Your objective: Write out the material exactly. Do not include the pictures.

Exercise inputs:
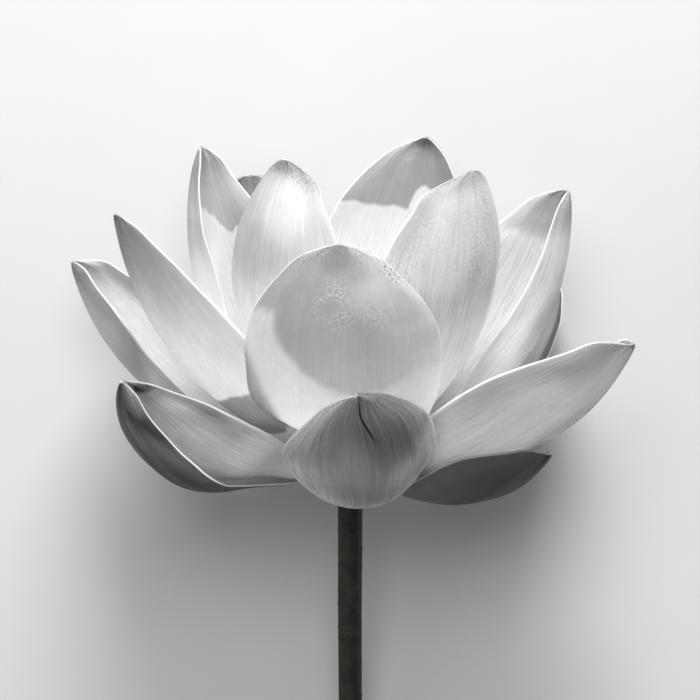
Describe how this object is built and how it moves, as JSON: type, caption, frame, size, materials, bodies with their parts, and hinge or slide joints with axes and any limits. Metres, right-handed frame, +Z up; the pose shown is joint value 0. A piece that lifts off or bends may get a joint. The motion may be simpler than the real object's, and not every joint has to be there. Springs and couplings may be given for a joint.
{
  "type": "lotus flower",
  "caption": "Open lotus flower lying on its side: cupped petals round a seed receptacle with a ring of stamens, on a short cut stem.",
  "frame": {"origin": "on the surface the flower lies on, under the middle of the whole flower", "axes": "+Z up from the surface, +Y from the cut end of the stem towards the open bloom, +X to the right seen from above with the stem at the bottom"},
  "size_m": [0.198, 0.2678, 0.1376],
  "materials": {
    "petal": "satin",
    "outer_petal": "satin",
    "receptacle": "satin",
    "stamen": "matte",
    "stem": "matte"
  },
  "bodies": {
    "root": {"petal_front_inner": "petal", "petal_front_left": "petal", "petal_front_right": "petal", "petal_left_back": "petal", "petal_back_sliver": "petal", "petal_back_inner": "petal", "petal_right_back": "petal", "petal_right_hidden": "petal", "petal_right_low": "petal", "petal_right_sepal": "outer_petal", "petal_left_low": "petal", "petal_left_sepal": "outer_petal", "petal_left_far": "petal", "petal_left_front": "petal", "petal_front_low": "outer_petal", "petal_back_left_low": "petal", "petal_back_right": "petal", "petal_back_rest": "petal", "receptacle": "receptacle", "stamens": "stamen", "stem": "stem"}
  },
  "joints": []
}
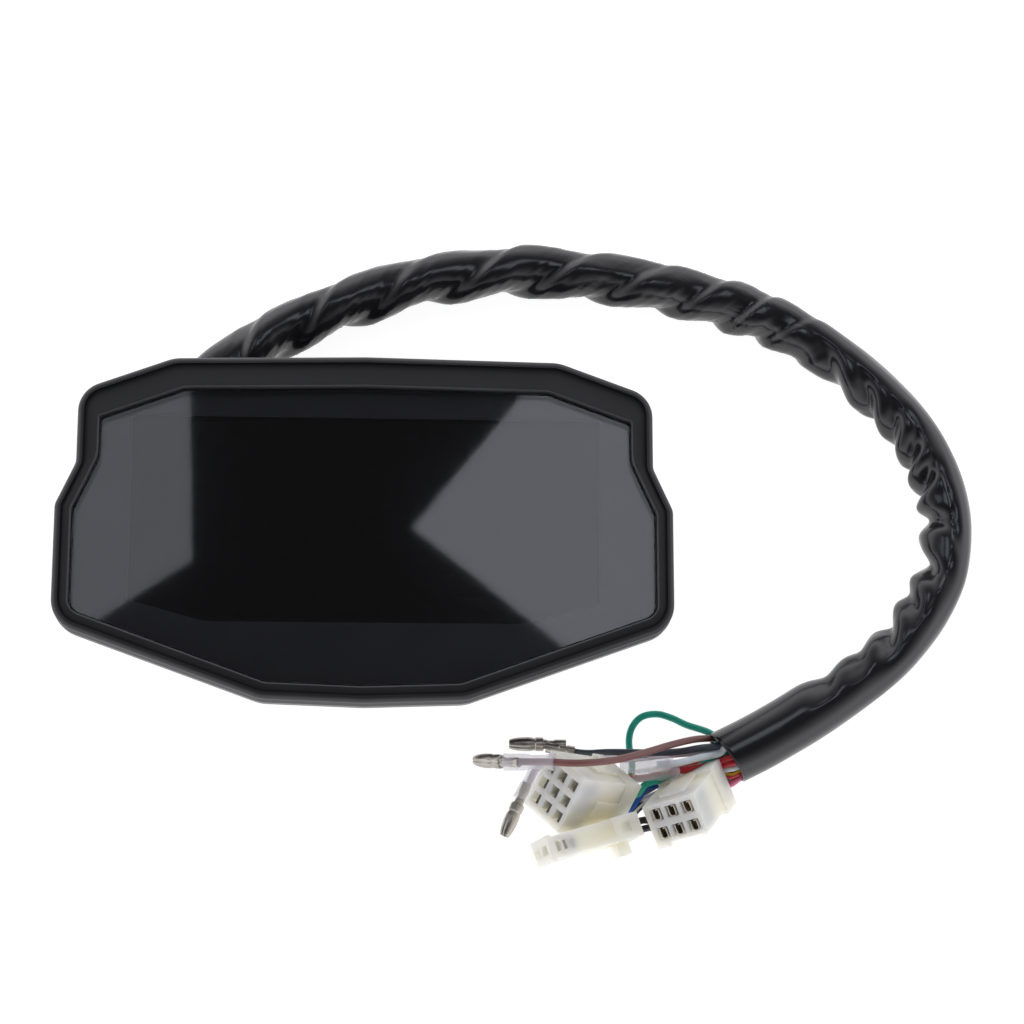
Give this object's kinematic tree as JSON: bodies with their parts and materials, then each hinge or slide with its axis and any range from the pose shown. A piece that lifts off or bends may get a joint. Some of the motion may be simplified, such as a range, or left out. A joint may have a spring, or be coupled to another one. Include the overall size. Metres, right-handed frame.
{
  "type": "motorcycle instrument cluster",
  "caption": "Faceted digital instrument cluster for a motorcycle: shallow black case, dark glossy window, sprung rear buttons, and a sleeved harness that ends in nylon connectors and bullets.",
  "frame": {"origin": "centre of the case's outline, in the plane of the four rear mounting faces", "axes": "+X to the rider's right, +Y to the top of the display, +Z out of the display"},
  "size_m": [0.2623, 0.1858, 0.0363],
  "materials": {
    "case_black": "fine matt grain",
    "mask_black": "printed satin black",
    "smoked_lens": "polished, dark smoked",
    "display_glass": "dark and polished",
    "white_plastic": "moulded",
    "clear_acrylic": "clear",
    "board_green": "solder mask",
    "chip_black": "moulded resin",
    "polyimide": "amber film",
    "rubber_black": "moulded",
    "steel": "zinc plated",
    "brass": "turned",
    "vinyl_black": "soft, glossy",
    "nylon_ivory": "translucent, satin",
    "vinyl_clear": "milky clear",
    "tinned_brass": "tin plated",
    "lead_brown": "smooth",
    "lead_grey": "smooth",
    "lead_lilac": "smooth",
    "lead_white": "smooth",
    "lead_green": "smooth"
  },
  "bodies": {
    "cluster": {"front_case": "case_black", "lens": "smoked_lens", "lens_gasket": "rubber_black", "mask_frame": "mask_black", "lcd_glass": "display_glass", "lcd_carrier": "white_plastic", "light_guide": "clear_acrylic", "backlight_lamp_bar": "white_plastic", "backlight_reflector": "white_plastic", "lcd_flex_cable": "polyimide", "flex_socket": "chip_black", "main_pcb": "board_green", "mcu_chip": "chip_black", "regulator_chip": "chip_black", "supply_capacitor": "steel", "harness_header": "white_plastic", "inner_leads": "vinyl_black", "rear_cover": "case_black", "case_seal": "rubber_black", "vent_plug": "rubber_black", "cable_grommet": "rubber_black", "tact_switch_left": "chip_black", "tact_switch_right": "chip_black", "case_screw_1": "steel", "case_screw_2": "steel", "case_screw_3": "steel", "case_screw_4": "steel", "case_screw_5": "steel", "case_screw_6": "steel", "case_screw_7": "steel", "case_screw_8": "steel", "board_screw_1": "steel", "board_screw_2": "steel", "mount_insert_1": "brass", "mount_insert_2": "brass", "mount_insert_3": "brass", "mount_insert_4": "brass", "harness_sleeve": "vinyl_black", "brown_lead": "lead_brown", "grey_lead": "lead_grey", "lilac_lead": "lead_lilac", "white_lead": "lead_white", "green_lead": "lead_green", "leads_to_9_pin": "vinyl_black", "leads_to_6_pin": "vinyl_black", "leads_to_2_pin": "vinyl_black", "connector_9_pin": "nylon_ivory", "connector_6_pin": "nylon_ivory", "connector_2_pin": "nylon_ivory", "bullet_terminal_1": "tinned_brass", "bullet_terminal_2": "tinned_brass", "bullet_terminal_3": "tinned_brass", "bullet_sleeve_1": "vinyl_clear", "bullet_crimp_2": "tinned_brass", "bullet_sleeve_3": "vinyl_clear", "receptacle_sleeve": "vinyl_clear"},
    "left_button": {"button_left": "rubber_black", "switch_plunger_left": "chip_black"},
    "right_button": {"button_right": "rubber_black", "switch_plunger_right": "chip_black"}
  },
  "joints": [
    {"name": "left_button_press", "type": "slide", "parent": "cluster", "child": "left_button", "axis": [0, 0, 1], "range_m": [0, 0.0008], "stiffness_N_per_m": 1500},
    {"name": "right_button_press", "type": "slide", "parent": "cluster", "child": "right_button", "axis": [0, 0, 1], "range_m": [0, 0.0008], "stiffness_N_per_m": 1500}
  ]
}
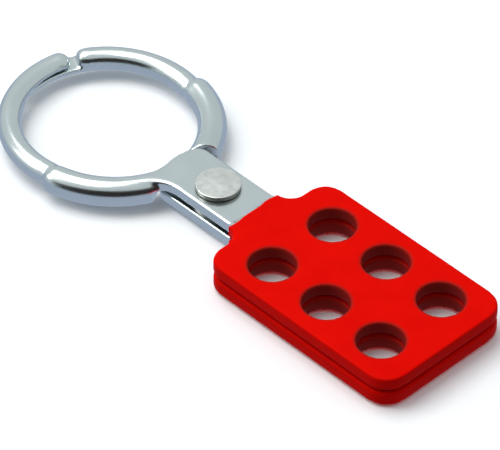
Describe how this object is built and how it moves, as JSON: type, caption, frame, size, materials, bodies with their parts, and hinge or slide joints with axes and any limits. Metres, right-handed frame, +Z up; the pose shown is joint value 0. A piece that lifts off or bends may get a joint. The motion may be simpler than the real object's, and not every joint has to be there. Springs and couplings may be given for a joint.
{
  "type": "lockout hasp",
  "caption": "Steel lockout hasp: two riveted tong-like leaves whose round jaws close into a ring, with red vinyl-dipped handles drilled for safety padlocks.",
  "frame": {"origin": "under the middle of the closed hasp: midway along its length, on its middle line, level with the underside of the rivet's tail", "axes": "+X along the middle line towards the handles' far end, +Z up along the rivet, out of the upper leaf"},
  "size_m": [0.1348, 0.0514, 0.0094],
  "materials": {
    "plated_steel": "bright zinc plating on pressed steel, slightly blue, with faint forming marks",
    "red_vinyl": "dip-moulded vinyl, glossy, softly rounded at every edge and hole",
    "rivet_steel": "plain steel, spun over with fine turned rings",
    "washer_steel": "plain spring steel"
  },
  "bodies": {
    "lower_half": {"lower_leaf": "plated_steel", "lower_coat": "red_vinyl", "rivet": "rivet_steel", "pivot_washer": "washer_steel"},
    "upper_half": {"upper_leaf": "plated_steel", "upper_coat": "red_vinyl"}
  },
  "joints": [
    {"name": "jaw_pivot", "type": "hinge", "parent": "lower_half", "child": "upper_half", "pos_m": [-0.0046, 0, 0.0045], "axis": [0, 0, 1], "range_deg": [-1.5, 84]}
  ]
}
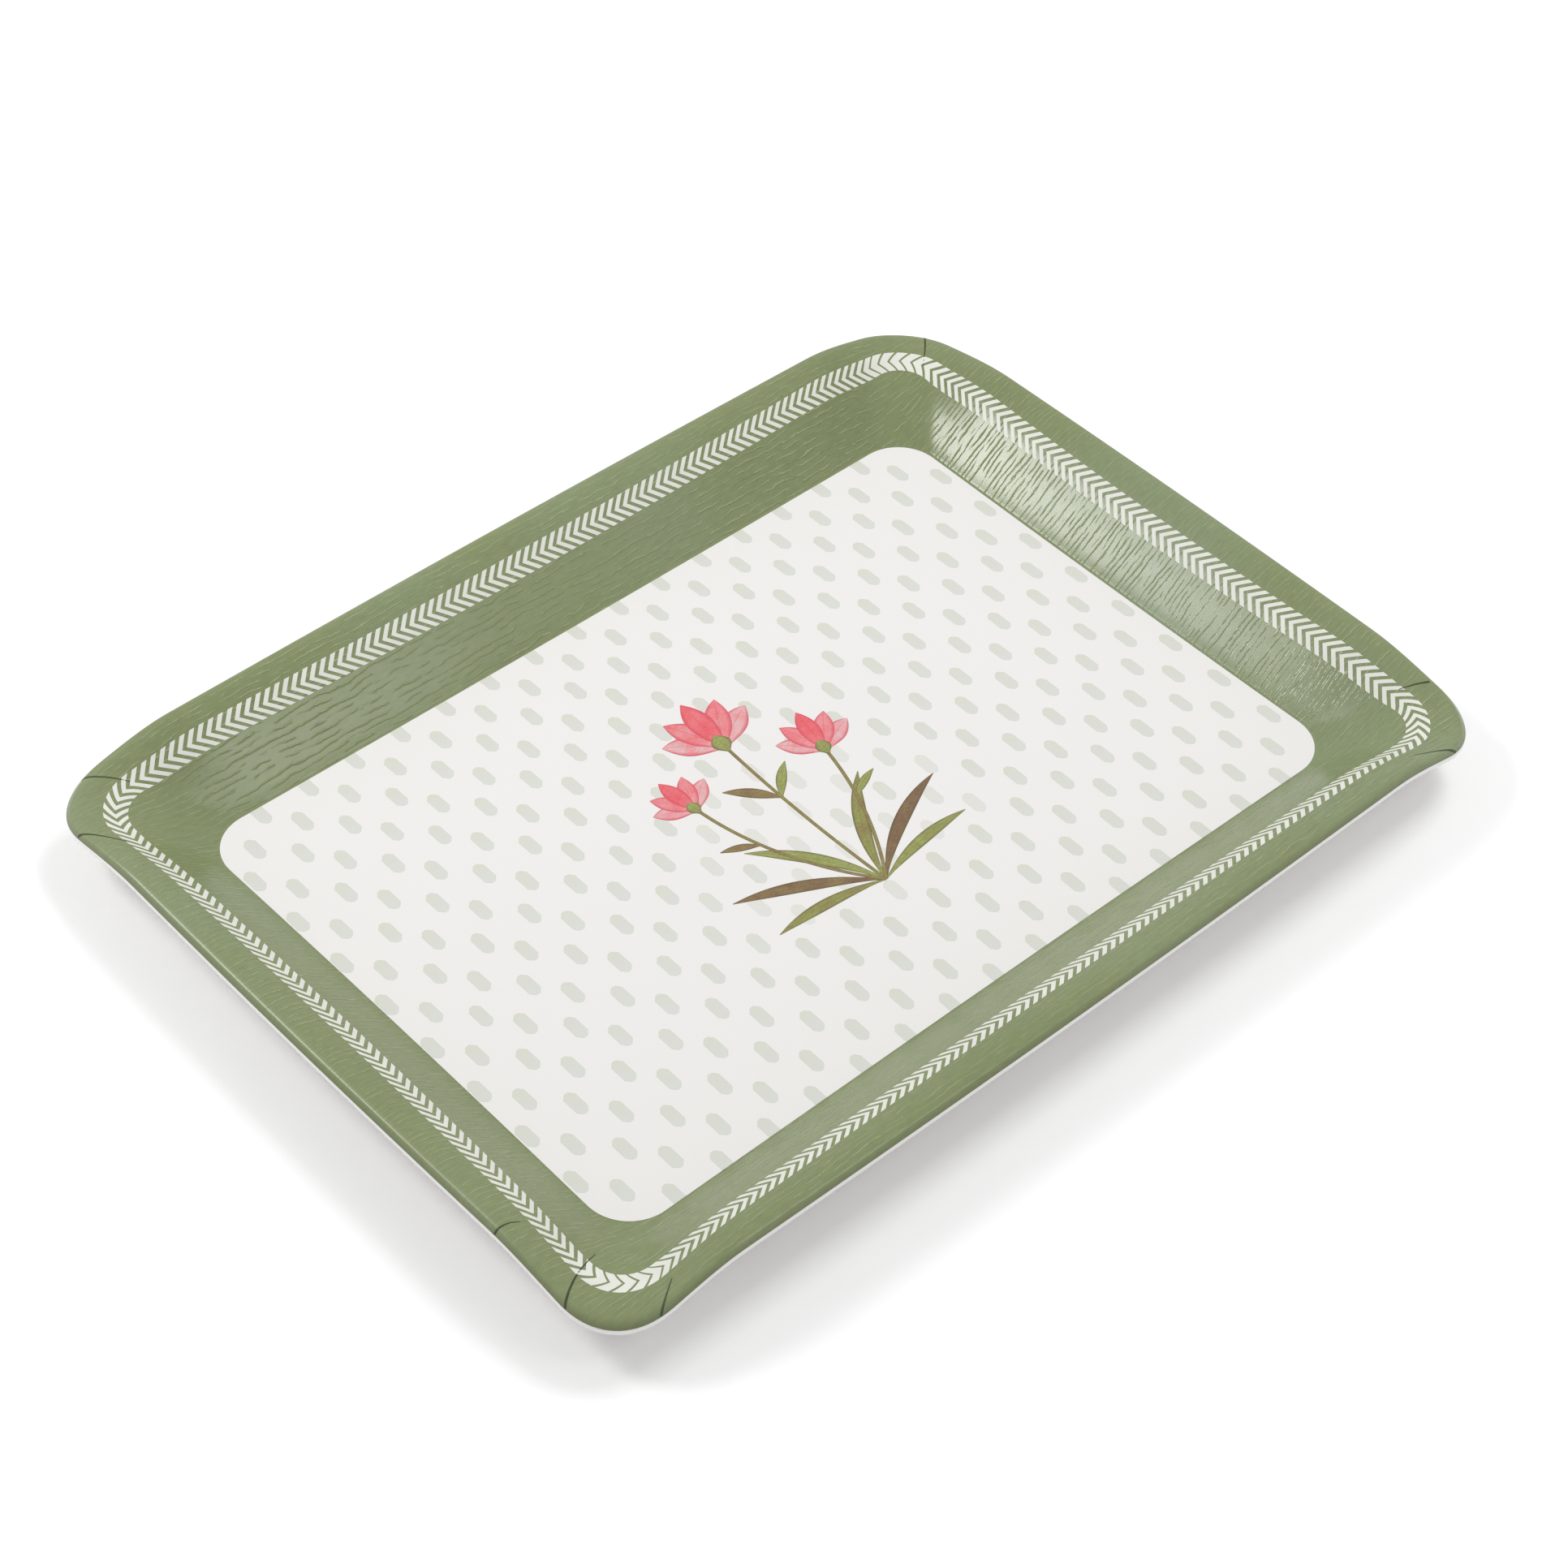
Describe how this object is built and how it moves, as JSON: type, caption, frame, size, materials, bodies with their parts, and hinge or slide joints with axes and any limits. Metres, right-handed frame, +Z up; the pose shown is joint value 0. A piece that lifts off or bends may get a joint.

Finished exercise:
Describe how this object is built and how it moves, as JSON: type, caption, frame, size, materials, bodies with their parts, and hinge or slide joints with axes and any limits. Metres, right-handed frame, +Z up; the pose shown is joint value 0. A piece that lifts off or bends may get a joint. The motion may be simpler than the real object's, and not every joint has to be there. Springs and couplings may be given for a joint.
{
  "type": "lotus flower",
  "caption": "Open lotus flower lying on its side: cupped petals round a seed receptacle with a ring of stamens, on a short cut stem.",
  "frame": {"origin": "on the surface the flower lies on, under the middle of the whole flower", "axes": "+Z up from the surface, +Y from the cut end of the stem towards the open bloom, +X to the right seen from above with the stem at the bottom"},
  "size_m": [0.198, 0.2678, 0.1376],
  "materials": {
    "petal": "satin",
    "outer_petal": "satin",
    "receptacle": "satin",
    "stamen": "matte",
    "stem": "matte"
  },
  "bodies": {
    "root": {"petal_front_inner": "petal", "petal_front_left": "petal", "petal_front_right": "petal", "petal_left_back": "petal", "petal_back_sliver": "petal", "petal_back_inner": "petal", "petal_right_back": "petal", "petal_right_hidden": "petal", "petal_right_low": "petal", "petal_right_sepal": "outer_petal", "petal_left_low": "petal", "petal_left_sepal": "outer_petal", "petal_left_far": "petal", "petal_left_front": "petal", "petal_front_low": "outer_petal", "petal_back_left_low": "petal", "petal_back_right": "petal", "petal_back_rest": "petal", "receptacle": "receptacle", "stamens": "stamen", "stem": "stem"}
  },
  "joints": []
}
Give this object's kinematic tree as JSON: bodies with their parts and materials, then each hinge or slide with its axis and any range from the pose shown. A piece that lifts off or bends may get a joint. Some of the motion may be simplified, such as a range, or left out. A joint may have a spring, or be coupled to another one. Include the overall size. Metres, right-handed frame.
{
  "type": "motorcycle instrument cluster",
  "caption": "Faceted digital instrument cluster for a motorcycle: shallow black case, dark glossy window, sprung rear buttons, and a sleeved harness that ends in nylon connectors and bullets.",
  "frame": {"origin": "centre of the case's outline, in the plane of the four rear mounting faces", "axes": "+X to the rider's right, +Y to the top of the display, +Z out of the display"},
  "size_m": [0.2623, 0.1858, 0.0363],
  "materials": {
    "case_black": "fine matt grain",
    "mask_black": "printed satin black",
    "smoked_lens": "polished, dark smoked",
    "display_glass": "dark and polished",
    "white_plastic": "moulded",
    "clear_acrylic": "clear",
    "board_green": "solder mask",
    "chip_black": "moulded resin",
    "polyimide": "amber film",
    "rubber_black": "moulded",
    "steel": "zinc plated",
    "brass": "turned",
    "vinyl_black": "soft, glossy",
    "nylon_ivory": "translucent, satin",
    "vinyl_clear": "milky clear",
    "tinned_brass": "tin plated",
    "lead_brown": "smooth",
    "lead_grey": "smooth",
    "lead_lilac": "smooth",
    "lead_white": "smooth",
    "lead_green": "smooth"
  },
  "bodies": {
    "cluster": {"front_case": "case_black", "lens": "smoked_lens", "lens_gasket": "rubber_black", "mask_frame": "mask_black", "lcd_glass": "display_glass", "lcd_carrier": "white_plastic", "light_guide": "clear_acrylic", "backlight_lamp_bar": "white_plastic", "backlight_reflector": "white_plastic", "lcd_flex_cable": "polyimide", "flex_socket": "chip_black", "main_pcb": "board_green", "mcu_chip": "chip_black", "regulator_chip": "chip_black", "supply_capacitor": "steel", "harness_header": "white_plastic", "inner_leads": "vinyl_black", "rear_cover": "case_black", "case_seal": "rubber_black", "vent_plug": "rubber_black", "cable_grommet": "rubber_black", "tact_switch_left": "chip_black", "tact_switch_right": "chip_black", "case_screw_1": "steel", "case_screw_2": "steel", "case_screw_3": "steel", "case_screw_4": "steel", "case_screw_5": "steel", "case_screw_6": "steel", "case_screw_7": "steel", "case_screw_8": "steel", "board_screw_1": "steel", "board_screw_2": "steel", "mount_insert_1": "brass", "mount_insert_2": "brass", "mount_insert_3": "brass", "mount_insert_4": "brass", "harness_sleeve": "vinyl_black", "brown_lead": "lead_brown", "grey_lead": "lead_grey", "lilac_lead": "lead_lilac", "white_lead": "lead_white", "green_lead": "lead_green", "leads_to_9_pin": "vinyl_black", "leads_to_6_pin": "vinyl_black", "leads_to_2_pin": "vinyl_black", "connector_9_pin": "nylon_ivory", "connector_6_pin": "nylon_ivory", "connector_2_pin": "nylon_ivory", "bullet_terminal_1": "tinned_brass", "bullet_terminal_2": "tinned_brass", "bullet_terminal_3": "tinned_brass", "bullet_sleeve_1": "vinyl_clear", "bullet_crimp_2": "tinned_brass", "bullet_sleeve_3": "vinyl_clear", "receptacle_sleeve": "vinyl_clear"},
    "left_button": {"button_left": "rubber_black", "switch_plunger_left": "chip_black"},
    "right_button": {"button_right": "rubber_black", "switch_plunger_right": "chip_black"}
  },
  "joints": [
    {"name": "left_button_press", "type": "slide", "parent": "cluster", "child": "left_button", "axis": [0, 0, 1], "range_m": [0, 0.0008], "stiffness_N_per_m": 1500},
    {"name": "right_button_press", "type": "slide", "parent": "cluster", "child": "right_button", "axis": [0, 0, 1], "range_m": [0, 0.0008], "stiffness_N_per_m": 1500}
  ]
}
Describe how this object is built and how it moves, as JSON: type, caption, frame, size, materials, bodies with their parts, and hinge or slide joints with axes and any limits. Metres, right-handed frame, +Z up; the pose shown is joint value 0. A piece that lifts off or bends may get a joint. The motion may be simpler than the real object's, and not every joint has to be there. Springs and couplings may be given for a joint.
{
  "type": "lockout hasp",
  "caption": "Steel lockout hasp: two riveted tong-like leaves whose round jaws close into a ring, with red vinyl-dipped handles drilled for safety padlocks.",
  "frame": {"origin": "under the middle of the closed hasp: midway along its length, on its middle line, level with the underside of the rivet's tail", "axes": "+X along the middle line towards the handles' far end, +Z up along the rivet, out of the upper leaf"},
  "size_m": [0.1348, 0.0514, 0.0094],
  "materials": {
    "plated_steel": "bright zinc plating on pressed steel, slightly blue, with faint forming marks",
    "red_vinyl": "dip-moulded vinyl, glossy, softly rounded at every edge and hole",
    "rivet_steel": "plain steel, spun over with fine turned rings",
    "washer_steel": "plain spring steel"
  },
  "bodies": {
    "lower_half": {"lower_leaf": "plated_steel", "lower_coat": "red_vinyl", "rivet": "rivet_steel", "pivot_washer": "washer_steel"},
    "upper_half": {"upper_leaf": "plated_steel", "upper_coat": "red_vinyl"}
  },
  "joints": [
    {"name": "jaw_pivot", "type": "hinge", "parent": "lower_half", "child": "upper_half", "pos_m": [-0.0046, 0, 0.0045], "axis": [0, 0, 1], "range_deg": [-1.5, 84]}
  ]
}
Describe how this object is built and how it moves, as JSON: type, caption, frame, size, materials, bodies with their parts, and hinge or slide joints with axes and any limits. Metres, right-handed frame, +Z up; the pose shown is joint value 0. A piece that lifts off or bends may get a joint.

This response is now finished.